Why it works: the number signals specific data. Round numbers (50, 100, 200) outperform odd numbers because they read as "deliberate sample size" not "random." The unit (hours, channels, sales, miles) telegraphs the niche without spelling it out. "What we found" is the curiosity hook without "the truth" or "you won't believe" spammy phrasing.
When it breaks: if the actual finding is generic. If the title promises "what we found" and the video opens with "today we're going to talk about...", retention drops off a cliff in the first 30 seconds.
2. The implicit comparison
Pattern: [Thing A] vs [Thing B]: [unexpected outcome]
Example: "McDonald's in 1994 vs McDonald's in 2024: the franchise math nobody talks about"
Why it works: the human brain pattern-matches comparisons faster than it parses descriptions. You don't have to explain what the video is about. The viewer fills it in from the two anchors.
When it breaks: if the comparison is obvious. "Old vs new" is dead. The two anchors need enough specificity that the viewer doesn't already know the answer.
3. The data-shock cold open
Pattern: [Number] [units] of [outcome] in [timeframe]
Example: "$4.2 billion in lost ad spend in 14 days"

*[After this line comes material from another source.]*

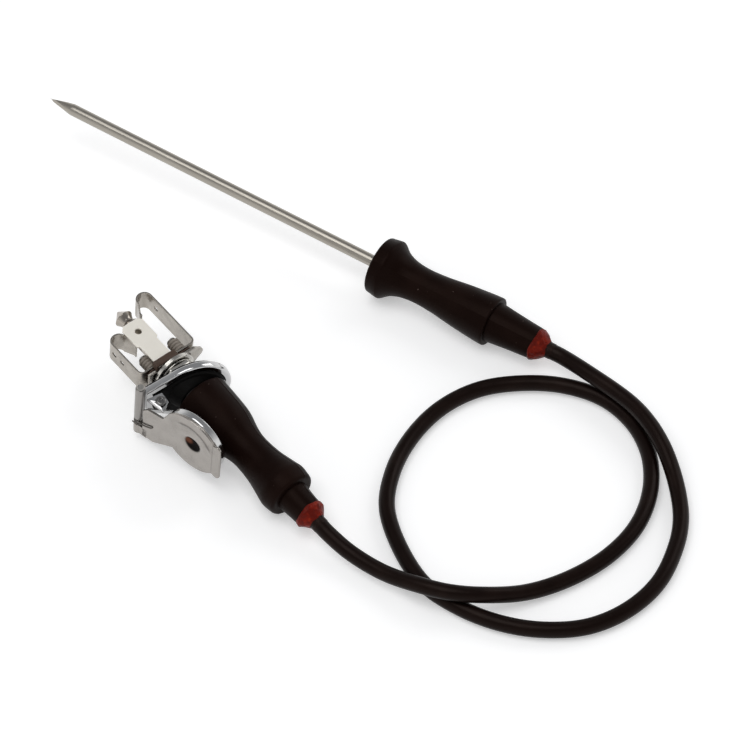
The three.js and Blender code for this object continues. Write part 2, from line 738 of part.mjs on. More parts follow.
const knuckleLow = hingeTop - bezelKnuckle;
const hingeLow = knuckleLow - springGap - lidKnuckle;
const pinBore = pinDiameter / 2 + seat;

function addBezel() {
  const upright = (geometry) => geometry.rotateX(-Math.PI / 2).translate(-hingeOffset, knuckleLow,
    hingeProud);
  const barrel = upright(rod(knuckleRadius, 0, bezelKnuckle, small + 4));
  const bore = upright(rod(pinBore, -1, bezelKnuckle + 1));
  const underside = -bezelThickness * 0.75;
  const webTop = bezelTailHalf - bezelDrop;
  const web = standing([
    [-hingeOffset - 0.4, hingeProud + 0.4], [-hingeOffset - 0.4, hingeProud - knuckleRadius],
    [-bezelTail - 0.6, underside], [-bezelTail + 1.5, underside], [-bezelTail + 1.5, -0.2],
    [-hingeOffset + knuckleRadius, hingeProud + 0.4],
  ], webTop - knuckleLow, (webTop + knuckleLow) / 2);
  const body = plate(bezelOutline(0), 0, bezelThickness, bezelEdge);
  const hole = rod(bezelHoleDiameter / 2, -12, 12, medium).rotateY(THREE.MathUtils.degToRad(bezelLean));
  piece(bezel, "lid_bezel", cut(join(body, web, barrel), bore, hole), chrome);
  const ring = plate(bezelOutline(gasketInset), -bezelThickness - seat, gasketThickness);
  const clear = rod(bezelHoleDiameter / 2 + gasketMargin, -12, 12, medium).translate(gasketShift, 0, 0);
  piece(bezel, "panel_gasket", cut(ring, clear), rubber);
  piece(bezel, "face_seal", faceSeal(), rubber);
}

// A thin rubber sheet on the bezel's face that rises in a cone to the underside of the dress nut
function faceSeal() {
  const alongJack = (geometry) => geometry.rotateY(THREE.MathUtils.degToRad(bezelLean));
  const clearOfWeb = -bezelTail + 2.5;
  const sheet = (right) => {
    const points = bezelOutline(sealInset).map(([x, y]) => [Math.min(Math.max(x, clearOfWeb), right), y]);
    return plate(points, seat + sealEdge, sealEdge);
  };
  const neckTop = bushingFront - dressNutThickness - seat;
  const neck = alongJack(rod(sealNeck, neckTop - 0.05, neckTop, medium));
  const cone = geometryOf(wasm.Manifold.hull([solidOf(sheet(sealNeck + 2.3)), solidOf(neck)]));
  const onBushing = alongJack(rod(bushingRadius + seat, -12, 12, medium));
  const underNut = alongJack(rod(dressNutDiameter / 2 + seat, neckTop, 12, medium));
  return cut(join(sheet(bezelRadius + bezelThrow), cone), onBushing, underNut);
}

function addHingePin() {
  const pinRadius = pinDiameter / 2;
  const head = 0.4;
  const pin = turned([
    [0, hingeLow - seat - head], [pinRadius + 0.5, hingeLow - seat - head],
    [pinRadius + 0.5, hingeLow - seat],
    [pinRadius, hingeLow - seat], [pinRadius, hingeTop + seat], [pinRadius + 0.5, hingeTop + seat],
    [pinRadius + 0.5, hingeTop + seat + head], [0, hingeTop + seat + head],
  ], small).rotateX(-Math.PI / 2).translate(-hingeOffset, 0, hingeProud);
  piece(bezel, "hinge_pin", pin, steel);
}

// ---- Lid: origin on the hinge line, lying flat along +X -------------------------------------------------
const lid = new THREE.Group();
lid.position.set(-hingeOffset, 0, hingeProud);
lid.rotation.y = THREE.MathUtils.degToRad(bezelLean - lidAngle);
bezel.add(lid);

const springHole = { x: 6.5, y: -2.3 };

// A disc with a broad thumb tab at its free end, drawn in to the lower knuckle at its hinge end
function lidOutline() {
  const half = lidTabWidth / 2;
  const tabAngle = THREE.MathUtils.radToDeg(Math.asin(half / lidRadius));
  const corner = 1.6;
  const clearOfKnuckle = knuckleRadius + seat + 0.3;
  return [
    [clearOfKnuckle, hingeLow], [clearOfKnuckle + 4.5, hingeLow + 0.6],
    ...arc(lidCentre, lidRise, lidRadius, -128, -tabAngle, 10),
    [lidTabEnd - 0.6, lidRise - half - 0.4], [lidTabEnd, lidRise - half + corner],
    [lidTabEnd, lidRise + half - corner],
    [lidTabEnd - 0.6, lidRise + half + 0.4],
    ...arc(lidCentre, lidRise, lidRadius, tabAngle, 142, 12),
    [10.4, 6.4], [clearOfKnuckle + 2, 5.2], [clearOfKnuckle, 3],
  ];
}

function addLid() {
  const upright = (geometry) => geometry.rotateX(-Math.PI / 2).translate(0, hingeLow, 0);
  const barrel = upright(rod(knuckleRadius, 0, lidKnuckle, small + 4));
  const bore = upright(rod(pinBore, -1, lidKnuckle + 1));
  const arm = block(4, lidKnuckle, lidShell, 2, hingeLow + lidKnuckle / 2, lidFace - lidShell / 2);
  const shell = plate(lidOutline(), lidFace, lidShell);
  const dimple = turned([
    [0, lidFace - 0.55], [2.4, lidFace - 0.35], [3, lidFace + 1], [0, lidFace + 1],
  ], small + 4).translate(lidCentre + 0.6, lidRise, 0);
  const legHole = rod(springWire / 2 + 0.25, -3, 3, 8).translate(springHole.x, springHole.y, 0);
  piece(lid, "lid_plate", cut(join(shell, arm, barrel), bore, dimple, legHole), chrome);

  const cupTop = lidFace - lidShell - seat;
  const wall = 0.7;
  const cup = turned([
    [0, cupTop], [lidCupRadius - 0.6, cupTop], [lidCupRadius, cupTop - 0.5],
    [lidCupRadius, cupTop - lidCupDepth],
    [lidCupRadius - wall, cupTop - lidCupDepth], [lidCupRadius - wall, cupTop - wall], [0, cupTop - wall],
  ], large).translate(lidCentre, lidRise, 0);
  piece(lid, "lid_cup", cup, chrome);
  const sealTop = cupTop - wall - seat;
  const sealBottom = cupTop - lidCupDepth + 0.1;
  const seal = tube(lidSealRadius, lidSealRadius - 3.4, sealBottom, sealTop, large);
  piece(lid, "lid_seal", seal.translate(lidCentre, lidRise, 0), rubber);
}

// A folded ear square to the hinge line, with a screw through it
function addLidEar() {
  const earThickness = 1;
  const middleHeight = lidEarHeight + earThickness / 2;
  const screw = { x: 6.4, z: -2.5 };
  const earOutline = [[2.6, -0.3], [4.4, -5.3], [8.2, -4.2], [9.6, -0.3]];
  const screwRadius = 1;
  const upright = (geometry) => geometry.rotateX(-Math.PI / 2).translate(screw.x, 0, screw.z);
  const hole = upright(rod(screwRadius + seat, lidEarHeight - 1, lidEarHeight + 2));
  piece(lid, "lid_ear", cut(standing(earOutline, earThickness, middleHeight), hole), chrome);
  const head = lidEarHeight + earThickness + seat;
  const foot = lidEarHeight - 1.6;
  piece(lid, "ear_screw", upright(turned([
    [0, foot], [screwRadius, foot], [screwRadius, head], [screwRadius + 0.8, head],
    [screwRadius + 0.8, head + 0.5],
    [screwRadius + 0.4, head + 0.8], [0.6, head + 0.8], [0.6, head + 0.3], [0, head + 0.3],
  ], small)), steel);
}

// The closing spring: a coil round the pin with one leg hooked into the lid, one unbroken wire
function addSpring() {
  const stepsPerTurn = 8;
  const coilTop = knuckleLow - (springGap - springTurns * springPitch) / 2;
  const over = lidFace + springWire / 2 + 0.1;
  const points = [
    new THREE.Vector3(springHole.x, springHole.y, lidFace - lidShell),
    new THREE.Vector3(springHole.x, springHole.y, over - 0.1),
    new THREE.Vector3(springHole.x - 0.6, springHole.y - 0.3, over + 0.05),
    new THREE.Vector3(2.8, coilTop + 0.1, over + 0.05),
  ];
  const coilSteps = springTurns * stepsPerTurn;
  const coilStart = points.length;
  for (let i = 0; i <= coilSteps; i++) {
    const angle = Math.PI / 2 + (2 * Math.PI * i) / stepsPerTurn;
    const height = coilTop - (springPitch * i) / stepsPerTurn;
    points.push(new THREE.Vector3(springRadius * Math.cos(angle), height, springRadius * Math.sin(angle)));
  }
  points.push(new THREE.Vector3(-2.6, coilTop - springTurns * springPitch, springRadius));
  const path = new THREE.CatmullRomCurve3(points);
  const section = outline(arc(0, 0, springWire / 2, 0, 288, 4));
  const wire = new THREE.ExtrudeGeometry(section, { steps: (points.length - 1) * 2, extrudePath: path });
  piece(lid, "hinge_spring", wire, steel);
  let least = Infinity;
  for (let i = coilStart; i <= coilStart + coilSteps; i++)
    for (let j = i + stepsPerTurn - 1; j <= coilStart + coilSteps; j++)
      least = Math.min(least, points[i].distanceTo(points[j]) - springWire);
  console.log(`hinge spring, least gap between turns ${least.toFixed(2)} mm`);
}

addGrip();
addPlugGland();
addPlug();
addPlugWiring();
addBushing();
addStack();
addContacts();
addTab();
addBezel();
addHingePin();
addLid();
addLidEar();
addSpring();
stand(line);

// ---- Cable: free between the two glands -----------------------------------------------------------------
function addCable() {
  whole.updateMatrixWorld(true);
  const local = (group, z) => whole.worldToLocal(group.localToWorld(new THREE.Vector3(0, 0, z)));
  const points = [
    local(probe, probeExit - seat),
    local(probe, probeExit - seat - 3),
    ...cableRoute.map((point) => new THREE.Vector3(...point)),
    local(line, plugExit + seat + 3),
    local(line, plugExit + seat),
  ];
  const route = new THREE.CatmullRomCurve3(points);
  const section = outline(arc(0, 0, cableRadius, 0, 360 - 360 / cableSides, cableSides - 1));
  const geometry = new THREE.ExtrudeGeometry(section, { steps: cableSteps, extrudePath: route });
  piece(whole, "cable", geometry, cableSkin);
  console.log(`cable ${route.getLength().toFixed(1)} mm`);
}
addCable();

export default whole;
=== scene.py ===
"""An oven's core-temperature probe on a pale table: a needle, two silicone handles with their cable, and a
jack plug in its lidded socket.

Each section below makes one piece of it, or one group of like pieces, in the order in which they are put
together. Lengths are in millimetres along each assembly's own axis, and MM turns them into metres."""

import json
import math

import bmesh
import bpy
import numpy as np
from mathutils import Matrix, Vector


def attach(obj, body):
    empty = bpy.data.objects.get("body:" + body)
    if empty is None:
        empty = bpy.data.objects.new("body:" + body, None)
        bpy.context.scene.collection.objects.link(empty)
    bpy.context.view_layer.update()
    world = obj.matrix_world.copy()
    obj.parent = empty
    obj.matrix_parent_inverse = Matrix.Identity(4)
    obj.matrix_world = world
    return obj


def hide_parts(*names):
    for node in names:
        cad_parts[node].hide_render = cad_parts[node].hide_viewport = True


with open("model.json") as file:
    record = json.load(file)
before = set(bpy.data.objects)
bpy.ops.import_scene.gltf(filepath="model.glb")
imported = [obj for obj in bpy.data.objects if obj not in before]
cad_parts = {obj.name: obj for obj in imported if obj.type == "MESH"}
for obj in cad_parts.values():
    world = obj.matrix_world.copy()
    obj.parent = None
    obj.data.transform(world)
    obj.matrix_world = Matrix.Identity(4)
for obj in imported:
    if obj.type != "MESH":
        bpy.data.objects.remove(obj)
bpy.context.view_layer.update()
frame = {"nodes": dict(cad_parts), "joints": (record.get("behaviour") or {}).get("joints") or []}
nodes = frame["nodes"]
MM = 0.001

# ---- Camera ---------------------------------------------------------------------------------------------
# A long lens a metre and a half away, looking down on the table at fifty degrees. The whole probe fills the
# square picture, with the needle's tip near its upper left corner and the cable's loops at its lower right.
SEEN_AT_MIDDLE = Vector((21.57, -14.68, 0)) * MM
CAMERA_DISTANCE = 1450 * MM
CAMERA_ELEVATION = math.radians(50)
PICTURE_SPAN = 235.5 * MM  # width of the floor's middle that the picture takes in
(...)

Why it works: the number does the entire job. The viewer reads the number, feels the shock, and clicks before they've consciously decided to.
When it breaks: if the number is unverifiable or feels made up. "5 million dollars" works. "$5,247,103 dollars" reads as engineered. Specificity helps until it tips into "you fabricated this."
4. The category killer
Pattern: Why [established belief] is wrong (and what actually [outcome])
Example: "Why 'learn to code' was wrong (and what 2025 tech hires actually look like)"
Why it works: it sets up an established belief, then promises to dismantle it, then promises constructive replacement. Three hooks in one title.
When it breaks: if the "established belief" isn't actually established. If 80% of your audience already agrees the belief is wrong, the title fires no curiosity.
5. The single-noun mystery
Pattern: [Single specific noun]
Example: "Quibi"
Why it works: this is the highest-risk, highest-reward title format. It works only when the noun itself is loaded with story potential. The whole title is the curiosity. Used by some of the best video essayists.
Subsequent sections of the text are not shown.